View Only
Expand all | Collapse all

Context length of the models in ibm watsonx.ai

  • 1.  Context length of the models in ibm watsonx.ai

    Posted Wed February 21, 2024 09:55 AM

    Hi All,

    Could you please help with a couple of queries regarding context-length parameter for LLMs on Watsonx.ai.
    Is there a way to extend these context-length for the models that are hosted on IBM Watsonx.ai platform ?
    Or do we have to adhere to the context-lengths mentioned in this document:
    While testing, we may need to provide inputs that can exceed the context-lengths limits of the models, hence would like to clarify.
    If we cannot exceed the context lengths of the current models on IBM Watsonx.ai, then from what I read online, we would need to do chunking of the larger data. If you have reference of any good online documentation/resources for the context length and chunking strategies, kindly let us know. Thank you for your help!


    Tanuja Bhide

  • 2.  RE: Context length of the models in ibm watsonx.ai
    Best Answer

    Posted Mon February 26, 2024 05:47 PM
    Edited by Catherine Cao Wed February 28, 2024 11:15 AM

    Hi, Tanja,

    You are right, the context length is not imposed by IBM but the model itself. The only exception might be the new mixtral 7x8 billions model, it provides long context window (32k), but if you are on a Lite plan, the limit will be ~ 4k.

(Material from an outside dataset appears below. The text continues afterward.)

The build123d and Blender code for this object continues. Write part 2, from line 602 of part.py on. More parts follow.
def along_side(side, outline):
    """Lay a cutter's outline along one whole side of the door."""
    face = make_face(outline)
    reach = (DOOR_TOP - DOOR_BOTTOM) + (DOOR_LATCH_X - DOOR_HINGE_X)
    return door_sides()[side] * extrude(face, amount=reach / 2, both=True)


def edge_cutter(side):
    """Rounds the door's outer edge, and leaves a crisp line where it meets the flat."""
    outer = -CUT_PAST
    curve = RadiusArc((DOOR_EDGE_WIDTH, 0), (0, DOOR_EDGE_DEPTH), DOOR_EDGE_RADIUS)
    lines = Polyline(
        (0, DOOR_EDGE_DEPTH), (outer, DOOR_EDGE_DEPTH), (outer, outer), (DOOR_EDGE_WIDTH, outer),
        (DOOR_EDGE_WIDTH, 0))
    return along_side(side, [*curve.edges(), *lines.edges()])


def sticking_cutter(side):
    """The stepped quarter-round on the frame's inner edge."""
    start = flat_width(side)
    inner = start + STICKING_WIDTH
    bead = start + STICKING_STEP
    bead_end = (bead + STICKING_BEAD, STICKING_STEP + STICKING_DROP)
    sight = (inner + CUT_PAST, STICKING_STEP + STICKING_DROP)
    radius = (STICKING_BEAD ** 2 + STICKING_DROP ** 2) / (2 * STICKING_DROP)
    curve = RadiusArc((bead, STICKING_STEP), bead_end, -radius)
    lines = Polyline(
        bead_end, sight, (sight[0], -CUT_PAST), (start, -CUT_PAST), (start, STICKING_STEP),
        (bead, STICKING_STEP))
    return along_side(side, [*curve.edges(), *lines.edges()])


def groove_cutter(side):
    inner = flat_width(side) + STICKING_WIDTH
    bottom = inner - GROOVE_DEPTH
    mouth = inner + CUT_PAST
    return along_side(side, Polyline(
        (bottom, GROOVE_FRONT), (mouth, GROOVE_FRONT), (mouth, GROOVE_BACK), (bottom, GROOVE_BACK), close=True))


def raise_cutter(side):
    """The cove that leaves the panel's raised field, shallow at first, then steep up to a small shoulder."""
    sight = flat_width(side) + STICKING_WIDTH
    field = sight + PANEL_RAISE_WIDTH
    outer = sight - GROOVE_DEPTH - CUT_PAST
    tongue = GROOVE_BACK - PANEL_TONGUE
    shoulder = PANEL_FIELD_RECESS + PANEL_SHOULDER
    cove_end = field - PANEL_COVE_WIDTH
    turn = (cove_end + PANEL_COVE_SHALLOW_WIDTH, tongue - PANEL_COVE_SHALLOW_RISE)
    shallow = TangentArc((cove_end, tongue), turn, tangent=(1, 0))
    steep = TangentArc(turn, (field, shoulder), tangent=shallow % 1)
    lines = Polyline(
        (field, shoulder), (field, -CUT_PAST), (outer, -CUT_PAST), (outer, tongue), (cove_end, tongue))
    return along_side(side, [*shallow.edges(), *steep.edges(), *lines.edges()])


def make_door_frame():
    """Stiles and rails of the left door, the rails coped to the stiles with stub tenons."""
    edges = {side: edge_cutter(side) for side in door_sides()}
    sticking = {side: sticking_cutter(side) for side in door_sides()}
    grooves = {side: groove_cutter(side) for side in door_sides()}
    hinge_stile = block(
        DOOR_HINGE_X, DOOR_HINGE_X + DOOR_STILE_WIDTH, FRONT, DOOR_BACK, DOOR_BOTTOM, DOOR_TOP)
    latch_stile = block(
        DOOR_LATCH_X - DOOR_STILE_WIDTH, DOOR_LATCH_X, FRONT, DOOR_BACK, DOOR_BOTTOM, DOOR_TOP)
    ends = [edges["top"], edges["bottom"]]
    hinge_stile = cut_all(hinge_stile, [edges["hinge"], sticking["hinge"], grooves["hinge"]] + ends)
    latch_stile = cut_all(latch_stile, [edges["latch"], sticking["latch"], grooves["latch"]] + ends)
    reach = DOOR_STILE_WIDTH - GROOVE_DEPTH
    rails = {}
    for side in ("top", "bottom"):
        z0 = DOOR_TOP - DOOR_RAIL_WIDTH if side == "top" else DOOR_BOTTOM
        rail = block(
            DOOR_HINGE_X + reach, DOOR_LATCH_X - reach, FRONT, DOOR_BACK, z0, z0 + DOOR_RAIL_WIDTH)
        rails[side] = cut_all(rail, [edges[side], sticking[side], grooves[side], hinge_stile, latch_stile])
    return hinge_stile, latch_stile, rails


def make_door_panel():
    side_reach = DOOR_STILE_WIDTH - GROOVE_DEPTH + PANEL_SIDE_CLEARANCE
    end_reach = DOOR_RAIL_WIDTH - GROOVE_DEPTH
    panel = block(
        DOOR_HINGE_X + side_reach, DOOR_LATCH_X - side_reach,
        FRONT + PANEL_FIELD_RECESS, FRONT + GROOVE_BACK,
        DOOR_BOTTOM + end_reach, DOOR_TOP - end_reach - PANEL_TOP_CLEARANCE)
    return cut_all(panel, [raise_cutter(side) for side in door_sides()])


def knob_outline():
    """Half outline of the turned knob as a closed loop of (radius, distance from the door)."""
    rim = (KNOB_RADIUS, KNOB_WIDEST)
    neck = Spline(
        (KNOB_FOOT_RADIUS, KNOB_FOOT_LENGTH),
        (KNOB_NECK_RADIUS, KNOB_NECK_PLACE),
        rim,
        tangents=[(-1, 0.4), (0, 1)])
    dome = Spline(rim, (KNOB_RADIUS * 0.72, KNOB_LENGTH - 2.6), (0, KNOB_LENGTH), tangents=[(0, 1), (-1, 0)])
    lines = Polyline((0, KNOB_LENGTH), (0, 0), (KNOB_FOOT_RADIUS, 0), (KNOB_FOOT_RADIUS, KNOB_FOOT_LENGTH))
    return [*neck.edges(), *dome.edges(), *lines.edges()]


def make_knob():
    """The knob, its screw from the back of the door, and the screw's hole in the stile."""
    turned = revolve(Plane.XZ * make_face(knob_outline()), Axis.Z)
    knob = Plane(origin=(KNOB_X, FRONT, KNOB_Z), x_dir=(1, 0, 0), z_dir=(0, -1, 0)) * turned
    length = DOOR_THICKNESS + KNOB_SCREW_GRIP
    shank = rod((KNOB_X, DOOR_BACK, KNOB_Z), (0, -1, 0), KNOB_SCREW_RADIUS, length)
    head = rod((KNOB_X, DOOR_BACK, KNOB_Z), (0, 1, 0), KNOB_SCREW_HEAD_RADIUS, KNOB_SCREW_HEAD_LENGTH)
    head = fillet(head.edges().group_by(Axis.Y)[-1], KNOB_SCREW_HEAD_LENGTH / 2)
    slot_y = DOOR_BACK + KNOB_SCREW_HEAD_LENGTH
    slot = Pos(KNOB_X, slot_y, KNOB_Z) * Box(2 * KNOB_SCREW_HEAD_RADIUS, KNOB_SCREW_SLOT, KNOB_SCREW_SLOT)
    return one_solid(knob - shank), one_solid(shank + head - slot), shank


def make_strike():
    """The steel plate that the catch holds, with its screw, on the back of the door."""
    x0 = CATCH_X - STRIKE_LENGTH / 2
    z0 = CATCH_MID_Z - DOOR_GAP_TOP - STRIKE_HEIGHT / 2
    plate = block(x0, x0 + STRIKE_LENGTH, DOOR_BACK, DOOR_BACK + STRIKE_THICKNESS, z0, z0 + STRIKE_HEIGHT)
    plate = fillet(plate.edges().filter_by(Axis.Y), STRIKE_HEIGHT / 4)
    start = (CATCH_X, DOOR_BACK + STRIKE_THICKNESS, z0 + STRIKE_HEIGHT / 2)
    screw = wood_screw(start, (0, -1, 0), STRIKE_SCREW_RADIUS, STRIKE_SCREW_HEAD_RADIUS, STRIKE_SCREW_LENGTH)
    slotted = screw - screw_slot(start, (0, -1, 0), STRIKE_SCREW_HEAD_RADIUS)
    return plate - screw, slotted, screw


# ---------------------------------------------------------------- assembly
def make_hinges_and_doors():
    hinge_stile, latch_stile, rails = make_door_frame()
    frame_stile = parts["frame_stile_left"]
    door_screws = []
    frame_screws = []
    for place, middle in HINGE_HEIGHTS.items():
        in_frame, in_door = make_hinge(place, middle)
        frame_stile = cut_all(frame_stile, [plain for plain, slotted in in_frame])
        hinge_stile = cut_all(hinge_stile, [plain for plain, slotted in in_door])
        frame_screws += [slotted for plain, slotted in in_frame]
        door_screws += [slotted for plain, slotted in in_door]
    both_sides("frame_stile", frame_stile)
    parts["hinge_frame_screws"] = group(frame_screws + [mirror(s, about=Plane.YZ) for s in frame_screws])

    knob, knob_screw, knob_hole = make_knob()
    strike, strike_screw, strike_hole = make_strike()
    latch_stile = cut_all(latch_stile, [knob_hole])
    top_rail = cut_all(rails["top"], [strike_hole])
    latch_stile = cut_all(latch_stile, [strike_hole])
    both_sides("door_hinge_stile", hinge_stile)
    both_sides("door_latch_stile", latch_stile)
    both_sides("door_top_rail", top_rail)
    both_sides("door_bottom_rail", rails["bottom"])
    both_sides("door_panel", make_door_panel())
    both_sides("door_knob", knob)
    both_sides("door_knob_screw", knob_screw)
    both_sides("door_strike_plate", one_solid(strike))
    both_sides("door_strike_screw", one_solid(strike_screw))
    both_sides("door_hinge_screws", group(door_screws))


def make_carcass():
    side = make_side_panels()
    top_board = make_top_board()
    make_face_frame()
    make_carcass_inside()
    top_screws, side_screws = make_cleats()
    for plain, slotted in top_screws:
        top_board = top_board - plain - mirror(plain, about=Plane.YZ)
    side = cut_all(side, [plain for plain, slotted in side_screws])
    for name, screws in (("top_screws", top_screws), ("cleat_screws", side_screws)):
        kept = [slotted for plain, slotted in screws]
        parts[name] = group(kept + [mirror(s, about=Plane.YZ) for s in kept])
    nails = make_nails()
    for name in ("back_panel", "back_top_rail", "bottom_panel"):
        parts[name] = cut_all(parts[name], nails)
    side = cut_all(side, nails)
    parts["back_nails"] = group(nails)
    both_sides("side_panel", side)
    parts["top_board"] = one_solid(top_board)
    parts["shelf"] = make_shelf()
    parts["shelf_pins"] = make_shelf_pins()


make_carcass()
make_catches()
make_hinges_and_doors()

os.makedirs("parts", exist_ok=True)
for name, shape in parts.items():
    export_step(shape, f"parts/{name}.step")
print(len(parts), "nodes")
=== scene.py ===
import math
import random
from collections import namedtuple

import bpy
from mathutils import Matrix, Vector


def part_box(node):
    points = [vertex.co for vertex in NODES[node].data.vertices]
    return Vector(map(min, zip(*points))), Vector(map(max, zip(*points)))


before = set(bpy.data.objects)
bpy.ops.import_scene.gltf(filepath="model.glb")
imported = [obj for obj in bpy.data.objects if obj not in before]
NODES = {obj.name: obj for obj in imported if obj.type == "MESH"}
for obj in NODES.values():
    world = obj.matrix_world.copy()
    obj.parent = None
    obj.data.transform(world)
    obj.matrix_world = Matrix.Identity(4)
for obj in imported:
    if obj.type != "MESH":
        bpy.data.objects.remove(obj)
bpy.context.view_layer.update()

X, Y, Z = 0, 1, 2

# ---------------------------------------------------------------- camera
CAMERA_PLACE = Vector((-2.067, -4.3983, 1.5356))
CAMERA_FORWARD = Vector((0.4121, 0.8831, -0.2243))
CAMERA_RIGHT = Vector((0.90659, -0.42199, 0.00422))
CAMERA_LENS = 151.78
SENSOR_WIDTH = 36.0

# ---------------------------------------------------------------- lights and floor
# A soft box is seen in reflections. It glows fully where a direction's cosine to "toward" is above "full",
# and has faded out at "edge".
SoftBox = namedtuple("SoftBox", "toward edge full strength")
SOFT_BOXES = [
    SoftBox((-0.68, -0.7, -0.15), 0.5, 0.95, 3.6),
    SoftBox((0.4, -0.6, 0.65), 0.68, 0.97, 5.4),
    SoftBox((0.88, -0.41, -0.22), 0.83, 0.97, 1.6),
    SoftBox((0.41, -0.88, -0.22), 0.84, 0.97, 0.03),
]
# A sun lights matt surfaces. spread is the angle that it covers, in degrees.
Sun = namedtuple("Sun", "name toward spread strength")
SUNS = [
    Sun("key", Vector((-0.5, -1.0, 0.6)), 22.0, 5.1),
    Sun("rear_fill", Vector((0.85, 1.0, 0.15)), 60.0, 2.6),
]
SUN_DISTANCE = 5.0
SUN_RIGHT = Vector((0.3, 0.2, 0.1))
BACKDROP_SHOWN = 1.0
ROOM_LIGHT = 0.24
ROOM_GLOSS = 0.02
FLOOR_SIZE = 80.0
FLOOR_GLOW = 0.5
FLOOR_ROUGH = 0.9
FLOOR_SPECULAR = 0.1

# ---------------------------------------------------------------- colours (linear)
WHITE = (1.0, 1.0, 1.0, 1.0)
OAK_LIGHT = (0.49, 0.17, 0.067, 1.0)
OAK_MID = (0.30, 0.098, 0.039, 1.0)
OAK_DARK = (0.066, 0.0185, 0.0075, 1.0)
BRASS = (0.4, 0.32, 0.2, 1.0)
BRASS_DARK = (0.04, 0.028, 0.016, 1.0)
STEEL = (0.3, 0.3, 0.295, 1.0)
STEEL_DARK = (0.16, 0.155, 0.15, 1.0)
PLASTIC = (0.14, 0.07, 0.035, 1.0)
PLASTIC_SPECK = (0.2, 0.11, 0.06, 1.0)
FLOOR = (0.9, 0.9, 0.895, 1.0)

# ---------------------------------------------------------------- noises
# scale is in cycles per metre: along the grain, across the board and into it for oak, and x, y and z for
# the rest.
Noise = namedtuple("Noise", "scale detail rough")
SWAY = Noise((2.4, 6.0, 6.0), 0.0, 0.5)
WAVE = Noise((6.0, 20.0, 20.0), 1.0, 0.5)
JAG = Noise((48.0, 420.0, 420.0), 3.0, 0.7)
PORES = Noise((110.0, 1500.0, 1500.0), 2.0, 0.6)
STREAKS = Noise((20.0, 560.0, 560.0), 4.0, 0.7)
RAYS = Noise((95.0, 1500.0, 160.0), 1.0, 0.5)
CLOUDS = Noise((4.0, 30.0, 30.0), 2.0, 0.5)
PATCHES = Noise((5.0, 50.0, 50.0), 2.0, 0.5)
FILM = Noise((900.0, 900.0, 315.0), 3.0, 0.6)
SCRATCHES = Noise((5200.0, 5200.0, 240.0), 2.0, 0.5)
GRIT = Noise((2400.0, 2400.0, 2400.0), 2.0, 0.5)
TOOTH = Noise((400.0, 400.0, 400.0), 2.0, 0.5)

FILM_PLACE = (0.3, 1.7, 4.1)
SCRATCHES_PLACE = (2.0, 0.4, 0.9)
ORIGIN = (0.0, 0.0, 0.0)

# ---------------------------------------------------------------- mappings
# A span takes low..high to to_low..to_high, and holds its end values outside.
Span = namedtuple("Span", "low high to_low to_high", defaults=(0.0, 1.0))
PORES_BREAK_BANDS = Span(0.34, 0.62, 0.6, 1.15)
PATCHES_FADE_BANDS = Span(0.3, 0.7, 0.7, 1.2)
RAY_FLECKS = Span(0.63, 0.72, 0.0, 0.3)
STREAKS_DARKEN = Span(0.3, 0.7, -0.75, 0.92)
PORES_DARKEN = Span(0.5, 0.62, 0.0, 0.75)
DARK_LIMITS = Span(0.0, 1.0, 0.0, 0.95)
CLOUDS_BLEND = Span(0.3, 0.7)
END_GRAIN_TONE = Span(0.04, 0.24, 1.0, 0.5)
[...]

If on a paid plan, you should be able to use the full context length.

    And here are two options you could try to walk around the context restrictions depending on your use case.

    1. Chunking: For RAG use cases, as you mentioned you can split larger documents to smaller chunks and store in a vector database and provide only relevant chunks that can fit into the context window for augmented generation: here is an example and once you get familiar, there are more chunking strategies that you can explore.
    2. Prompt tuning: If you need longer context length to include more examples, you can try tuning your model, in this way, you save token space at inference time as you don't need include examples in your prompt any more for your tuned models.

    Hope it helps!

    Catherine CAO